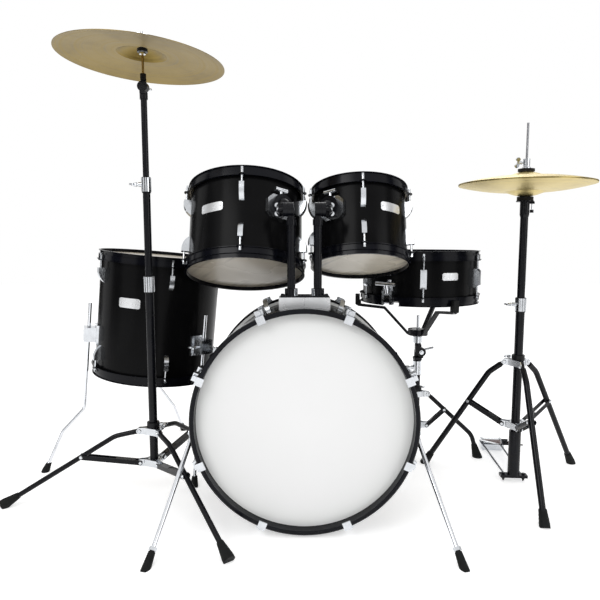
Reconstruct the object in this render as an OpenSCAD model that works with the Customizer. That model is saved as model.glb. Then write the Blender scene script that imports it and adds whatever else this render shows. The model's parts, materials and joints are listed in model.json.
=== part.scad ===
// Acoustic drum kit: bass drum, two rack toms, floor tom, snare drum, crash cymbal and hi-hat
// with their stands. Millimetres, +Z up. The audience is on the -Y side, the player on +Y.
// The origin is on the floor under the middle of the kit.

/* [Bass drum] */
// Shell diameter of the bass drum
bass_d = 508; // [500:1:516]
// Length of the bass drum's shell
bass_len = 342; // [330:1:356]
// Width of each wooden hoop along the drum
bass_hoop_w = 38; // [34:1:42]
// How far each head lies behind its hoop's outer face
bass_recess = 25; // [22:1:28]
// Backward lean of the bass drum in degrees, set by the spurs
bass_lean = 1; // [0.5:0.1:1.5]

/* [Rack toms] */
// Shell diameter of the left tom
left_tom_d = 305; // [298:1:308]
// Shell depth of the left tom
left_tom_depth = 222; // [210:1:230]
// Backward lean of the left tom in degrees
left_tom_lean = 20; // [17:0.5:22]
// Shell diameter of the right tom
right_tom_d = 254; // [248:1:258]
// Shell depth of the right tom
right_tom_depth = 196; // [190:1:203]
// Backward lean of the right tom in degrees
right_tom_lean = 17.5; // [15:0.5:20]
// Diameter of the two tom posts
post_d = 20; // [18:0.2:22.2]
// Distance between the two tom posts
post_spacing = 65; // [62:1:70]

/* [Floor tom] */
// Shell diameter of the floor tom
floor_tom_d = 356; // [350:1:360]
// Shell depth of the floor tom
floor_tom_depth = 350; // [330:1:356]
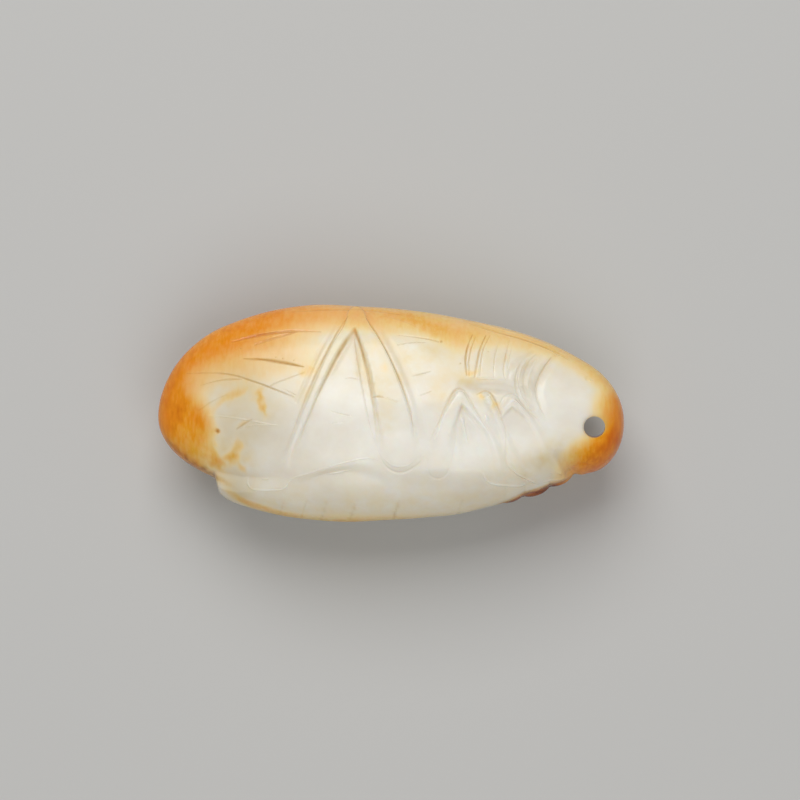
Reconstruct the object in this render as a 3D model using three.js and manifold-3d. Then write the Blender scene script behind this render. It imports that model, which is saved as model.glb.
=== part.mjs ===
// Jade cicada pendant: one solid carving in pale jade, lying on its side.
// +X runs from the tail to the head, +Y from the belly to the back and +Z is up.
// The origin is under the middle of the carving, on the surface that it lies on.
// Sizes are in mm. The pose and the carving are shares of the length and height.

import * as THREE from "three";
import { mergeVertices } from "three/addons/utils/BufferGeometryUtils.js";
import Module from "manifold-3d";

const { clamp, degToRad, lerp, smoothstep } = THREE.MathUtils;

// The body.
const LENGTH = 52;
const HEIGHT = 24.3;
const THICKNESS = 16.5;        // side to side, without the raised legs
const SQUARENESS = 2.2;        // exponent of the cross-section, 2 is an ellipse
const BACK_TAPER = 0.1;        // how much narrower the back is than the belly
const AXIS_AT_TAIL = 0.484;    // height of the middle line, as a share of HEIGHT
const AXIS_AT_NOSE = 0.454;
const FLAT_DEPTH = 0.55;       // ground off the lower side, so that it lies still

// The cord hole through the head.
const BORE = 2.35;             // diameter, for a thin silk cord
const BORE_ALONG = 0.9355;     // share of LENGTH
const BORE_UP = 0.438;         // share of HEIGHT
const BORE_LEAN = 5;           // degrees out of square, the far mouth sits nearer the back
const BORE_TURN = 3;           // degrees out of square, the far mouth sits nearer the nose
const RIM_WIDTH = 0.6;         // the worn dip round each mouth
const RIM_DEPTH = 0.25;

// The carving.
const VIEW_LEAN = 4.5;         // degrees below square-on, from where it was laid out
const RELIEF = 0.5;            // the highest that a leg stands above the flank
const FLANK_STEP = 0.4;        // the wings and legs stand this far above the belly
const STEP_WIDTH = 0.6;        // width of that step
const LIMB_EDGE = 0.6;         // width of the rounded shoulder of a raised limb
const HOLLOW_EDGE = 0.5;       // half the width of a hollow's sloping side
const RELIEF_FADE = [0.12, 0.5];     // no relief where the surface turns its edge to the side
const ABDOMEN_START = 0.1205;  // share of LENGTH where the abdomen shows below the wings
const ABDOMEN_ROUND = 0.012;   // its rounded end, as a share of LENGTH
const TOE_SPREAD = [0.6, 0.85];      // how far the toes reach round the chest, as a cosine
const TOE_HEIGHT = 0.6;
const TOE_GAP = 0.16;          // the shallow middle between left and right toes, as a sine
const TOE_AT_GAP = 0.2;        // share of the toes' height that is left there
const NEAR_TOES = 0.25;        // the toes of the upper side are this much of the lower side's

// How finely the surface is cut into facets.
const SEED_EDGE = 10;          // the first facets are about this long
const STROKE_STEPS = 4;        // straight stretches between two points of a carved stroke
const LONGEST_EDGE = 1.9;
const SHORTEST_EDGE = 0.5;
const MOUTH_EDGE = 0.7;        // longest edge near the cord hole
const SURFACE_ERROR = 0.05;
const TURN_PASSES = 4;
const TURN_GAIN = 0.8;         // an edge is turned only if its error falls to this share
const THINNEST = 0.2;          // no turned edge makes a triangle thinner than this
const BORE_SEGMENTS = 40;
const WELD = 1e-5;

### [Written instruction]
Check each line above for the word "script", and copy the lines where it appears.

### [Result]
Reconstruct the object in this render as an OpenSCAD model that works with the Customizer. That model is saved as model.glb. Then write the Blender scene script that imports it and adds whatever else this render shows. The model's parts, materials and joints are listed in model.json.
Reconstruct the object in this render as a 3D model using three.js and manifold-3d. Then write the Blender scene script behind this render. It imports that model, which is saved as model.glb.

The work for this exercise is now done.